/---

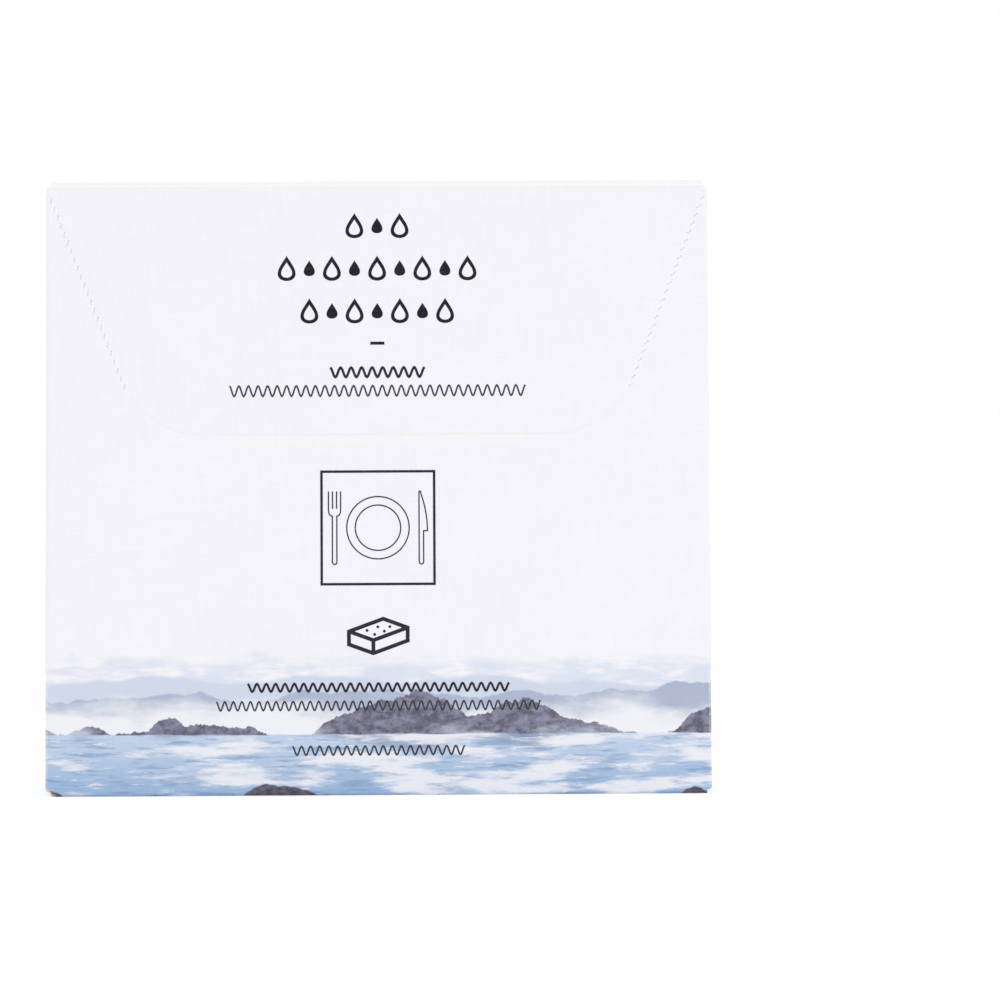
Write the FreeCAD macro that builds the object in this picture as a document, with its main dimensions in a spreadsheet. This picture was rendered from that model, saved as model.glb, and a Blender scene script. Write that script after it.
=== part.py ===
import FreeCAD, Part
import os

import Sketcher

# Closed folding carton of paperboard for dishwasher tablets.
# Origin at the middle of the base, front panel towards -Y, up is +Z, millimetres.
# The filled wrap carries the flap layers of both ends, profiles trim its folds, and
# knife cuts in the front panel draw the lid that is torn open.

NODE = "carton"

# Driving sizes: alias, value, meaning
SIZES = (
    ("width", 164.0, "across the front panel"),
    ("depth", 64.0, "front panel to back panel"),
    ("height", 152.0, "base to top"),
    ("board", 0.5, "thickness of the paperboard"),
    ("fold_radius", 1.0, "outside radius of the folds between panels"),
    ("crease_radius", 1.6, "outside radius of the front panel's folds to its flaps"),
    ("flap_trim", 0.2, "outer flaps, short of the upright folds"),
    ("inner_trim", 0.6, "inner flaps, short of the outer flaps at each side"),
    ("flap_setback", 1.5, "free edge of the outer flaps, short of the back panel"),
    ("flap_corner", 3.0, "cut corners on the free edge of the outer flaps"),
    ("seam_setback", 0.6, "raw edge of the side panel, short of the back panel"),
    ("lid_start", 1.3, "where the tear line leaves the upright folds, below the top"),
    ("lid_inset", 24.1, "how far the tear line leans in on each side"),
    ("lid_drop", 63.1, "bottom of the tear line, below the top"),
    ("lid_corner", 22.4, "radius of the two lower corners of the tear line"),
    ("slit_start", 1.33, "start of the tear line to the middle of the first slit"),
    ("slit_pitch", 2.27, "middle to middle of the slits"),
    ("slit_long", 1.25, "length of a slit"),
    ("slit_wide", 0.45, "width of a slit"),
    ("slit_open", 0.25, "how deep a slit stands open before its edges close"),
    ("slit_skew", 30.5, "turn of each slit out of the tear line, in degrees"),
    ("cut_wide", 0.12, "width of the fine knife cuts"),
    ("cut_open", 0.06, "how deep a fine cut stands open"),
    ("arc_cut", 1.85, "length of a fine cut in the round corners"),
    ("arc_nick", 0.35, "uncut board between two fine cuts in the round corners"),
    ("row_cut", 6.6, "length of a fine cut along the bottom"),
    ("row_nick", 0.4, "uncut board between two fine cuts along the bottom"),
    ("crush_run", 2.35, "crushed lower left front corner, along the front"),
    ("crush_rise", 1.9, "crushed corner, up the front"),
    ("crush_depth", 7.5, "crushed corner, along the side"),
)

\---

Copy out every line of the listing that contains the string "FreeCAD".

WRITTEN REPLY
Write the FreeCAD macro that builds the object in this picture as a document, with its main dimensions in a spreadsheet. This picture was rendered from that model, saved as model.glb, and a Blender scene script. Write that script after it.
import FreeCAD, Part